Of the records that follow, copy only the lines from the line containing "write the sub-parts" to the line containing "bpy.data.objects.remove(obj)", both included, exactly as written.

***

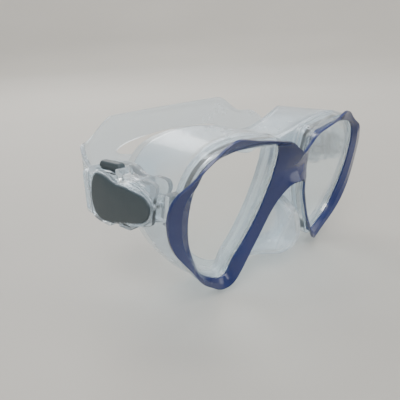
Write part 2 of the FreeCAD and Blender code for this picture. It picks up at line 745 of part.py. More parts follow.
def strap():
    """Silicone strap: one band in plan, trimmed by its side view and by the split pad at the back."""
    band = strap_half_path().makeOffset2D(dim("strap_thick") / 2, fill=True)
    tall = band.extrude(Vector(0, 0, 90))
    tall.translate(Vector(0, 0, -10))
    middle = dim("pivot_up") + dim("strap_mid")
    low, high = middle - dim("strap_wide") / 2, middle + dim("strap_wide") / 2
    rise, pad_low, pad_high, pad_at = 10.0, 9.0, 51.0, 82.0
    side_view = [(30, low), (67, low), (pad_at, low + rise), (pad_at, high + rise), (67, high), (30, high)]
    ends = prism(side_view, "x", 55, 40)
    rear_view = [(90, low + rise), (66, low + rise), (44, pad_low), (-2, pad_low),
                 (-2, pad_high), (44, pad_high), (66, high + rise), (90, high + rise)]
    rear = prism(rear_view, "y", pad_at - 0.1, 20)
    gap_mid = (pad_low + pad_high) / 2
    split = prism([(-5, gap_mid - 6), (36, gap_mid - 6), (44, gap_mid), (36, gap_mid + 6), (-5, gap_mid + 6)],
                  "y", 70, 30)
    half = tall.common(ends.fuse(rear)).cut(split)
    whole = half.fuse(half.mirror(Vector(), Vector(1, 0, 0))).removeSplitter()
    return feature("strap", whole)


def strap_keeper():
    """Loop that holds the strap's tail against the strap."""
    middle, reach = dim("strap_mid"), dim("strap_wide") / 2
    body = new_body("Keeper", buckle_place(70.2))
    outer = new_sketch(body, "KeeperBlock", "XZ_Plane", "-52.5")
    draw_polygon(outer, box_corners(0, middle - reach - 1.8, 11.6, middle + reach + 1.8))
    pad(body, outer, "KeeperPad", "4.0")
    gap = new_sketch(body, "KeeperGap", "XZ_Plane", "-60")
    draw_polygon(gap, box_corners(0.9, middle - reach - 0.4, 10.7, middle + reach + 0.4))
    pocket(body, gap, "KeeperHole", "40")
    return pair(body, "strap_keeper")


front_frame()
lens()
retainer()
skirt()
hinge_arm()
swivel_pin()
buckle_housing()
buckle_cover()
for each in BUTTONS:
    button(each)
coil("top_spring", -1.65)
coil("bottom_spring", -7.95)
roller()
upright_pin("roller_axle", dim("roller_x"), dim("roller_back"), dim("axle_low"), "<axle_radius>",
            "<axle_tall>")
pawl()
upright_pin("pawl_pin", dim("pawl_x"), dim("pawl_back"), dim("pawl_pin_low"), "<pawl_pin_radius>",
            "<pawl_pin_tall>")
strap()
strap_keeper()

# ---------------------------------------------------------------- write the sub-parts

doc.recompute()
os.makedirs("parts", exist_ok=True)
for obj in doc.Objects:
    if "Invalid" in obj.State or "Error" in obj.State:
        raise ValueError(f"{obj.Label} failed: {obj.State}")
for obj in SUB_PARTS:
    if obj.Shape.isNull() or not obj.Shape.isValid():
        raise ValueError(f"{obj.Label} has no valid shape")
    obj.Shape.exportStep(f"parts/{obj.Label}.step")
    print(obj.Label, round(obj.Shape.Volume), [round(v, 1) for v in (
        obj.Shape.BoundBox.XMin, obj.Shape.BoundBox.XMax, obj.Shape.BoundBox.YMin,
        obj.Shape.BoundBox.YMax, obj.Shape.BoundBox.ZMin, obj.Shape.BoundBox.ZMax)], len(obj.Shape.Solids))
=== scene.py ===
import json
import math

import bmesh
import bpy
from mathutils import Matrix, Vector

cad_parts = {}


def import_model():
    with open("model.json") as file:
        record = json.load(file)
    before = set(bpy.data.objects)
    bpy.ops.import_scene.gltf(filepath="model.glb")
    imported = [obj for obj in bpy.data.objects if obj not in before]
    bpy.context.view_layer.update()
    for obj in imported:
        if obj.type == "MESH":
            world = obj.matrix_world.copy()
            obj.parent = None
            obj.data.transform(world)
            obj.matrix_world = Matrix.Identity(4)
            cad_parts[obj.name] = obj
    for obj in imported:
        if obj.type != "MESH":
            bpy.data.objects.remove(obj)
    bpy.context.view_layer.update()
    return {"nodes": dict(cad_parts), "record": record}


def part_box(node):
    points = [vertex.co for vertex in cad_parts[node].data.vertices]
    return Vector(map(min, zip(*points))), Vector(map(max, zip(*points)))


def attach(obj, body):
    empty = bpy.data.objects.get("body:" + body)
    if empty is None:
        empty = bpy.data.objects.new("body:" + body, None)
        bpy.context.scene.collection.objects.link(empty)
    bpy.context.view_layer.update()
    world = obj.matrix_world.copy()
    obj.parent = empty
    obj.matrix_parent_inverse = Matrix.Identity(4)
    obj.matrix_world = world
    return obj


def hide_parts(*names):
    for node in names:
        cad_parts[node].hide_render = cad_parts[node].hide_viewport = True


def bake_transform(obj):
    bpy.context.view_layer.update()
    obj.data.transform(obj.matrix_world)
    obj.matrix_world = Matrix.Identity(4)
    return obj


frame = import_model()
nodes = frame["nodes"]

MM = 0.001
SIDES = ("left", "right")


# ---------------------------------------------------------------- material helpers

class Tree:
    """A material's node tree with short ways to add and join nodes."""

    def __init__(self, name):
        self.material = bpy.data.materials.new(name)
        self.material.use_nodes = True
        self.nodes = self.material.node_tree.nodes
        self.links = self.material.node_tree.links
        self.nodes.clear()
        self.output = self.nodes.new("ShaderNodeOutputMaterial")
        self.coords = self.nodes.new("ShaderNodeTexCoord").outputs["Object"]

    def add(self, kind, values=None, **settings):
        """A node with its settings and the values of its sockets; a value may be another socket."""
        node = self.nodes.new(kind)
        for key, value in settings.items():
            setattr(node, key, value)
        for key, value in (values or {}).items():
            if isinstance(value, bpy.types.NodeSocket):
                self.links.new(value, node.inputs[key])
            else:
                node.inputs[key].default_value = value
        return node

    def noise(self, scale, detail, roughness, stretch=None):
        """Noise over the object; scale is features per metre, stretch squeezes it along an axis."""
        vector = self.coords
        if stretch:
            vector = self.add("ShaderNodeMapping", {"Vector": vector, "Scale": stretch}).outputs[0]
        values = {"Vector": vector, "Scale": scale, "Detail": detail, "Roughness": roughness}
        return self.add("ShaderNodeTexNoise", values).outputs["Fac"]

    def ramp(self, factor, low, high, low_value, high_value):
        """Maps a factor from low..high to low_value..high_value."""
        return self.add("ShaderNodeMapRange", {
            "Value": factor, "From Min": low, "From Max": high, "To Min": low_value, "To Max": high_value,
        }).outputs[0]

    def blend(self, factor, first, second):
        """A colour between two colours."""
        node = self.add("ShaderNodeMix", data_type="RGBA")
        for socket, value in ((node.inputs[0], factor), (node.inputs[6], first), (node.inputs[7], second)):
            if isinstance(value, bpy.types.NodeSocket):
                self.links.new(value, socket)
            else:
                socket.default_value = value
        return node.outputs[2]

    def bump(self, height, distance, strength, normal):
        """A bump of the given depth in metres, on top of other normals."""
        values = {"Height": height, "Distance": distance, "Strength": strength, "Normal": normal}
        return self.add("ShaderNodeBump", values).outputs[0]

    def finish(self, shader):
        """Joins the shader to the output and gives the material."""
        self.links.new(shader, self.output.inputs["Surface"])
        return self.material


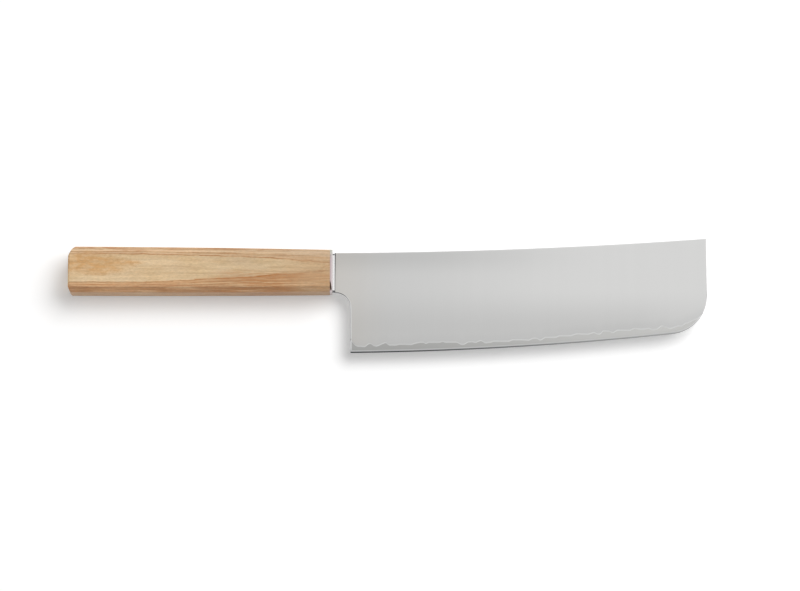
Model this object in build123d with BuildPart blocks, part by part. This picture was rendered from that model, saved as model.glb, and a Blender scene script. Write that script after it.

***

Solution to this exercise:
# ---------------------------------------------------------------- write the sub-parts

doc.recompute()
os.makedirs("parts", exist_ok=True)
for obj in doc.Objects:
    if "Invalid" in obj.State or "Error" in obj.State:
        raise ValueError(f"{obj.Label} failed: {obj.State}")
for obj in SUB_PARTS:
    if obj.Shape.isNull() or not obj.Shape.isValid():
        raise ValueError(f"{obj.Label} has no valid shape")
    obj.Shape.exportStep(f"parts/{obj.Label}.step")
    print(obj.Label, round(obj.Shape.Volume), [round(v, 1) for v in (
        obj.Shape.BoundBox.XMin, obj.Shape.BoundBox.XMax, obj.Shape.BoundBox.YMin,
        obj.Shape.BoundBox.YMax, obj.Shape.BoundBox.ZMin, obj.Shape.BoundBox.ZMax)], len(obj.Shape.Solids))
=== scene.py ===
import json
import math

import bmesh
import bpy
from mathutils import Matrix, Vector

cad_parts = {}


def import_model():
    with open("model.json") as file:
        record = json.load(file)
    before = set(bpy.data.objects)
    bpy.ops.import_scene.gltf(filepath="model.glb")
    imported = [obj for obj in bpy.data.objects if obj not in before]
    bpy.context.view_layer.update()
    for obj in imported:
        if obj.type == "MESH":
            world = obj.matrix_world.copy()
            obj.parent = None
            obj.data.transform(world)
            obj.matrix_world = Matrix.Identity(4)
            cad_parts[obj.name] = obj
    for obj in imported:
        if obj.type != "MESH":
            bpy.data.objects.remove(obj)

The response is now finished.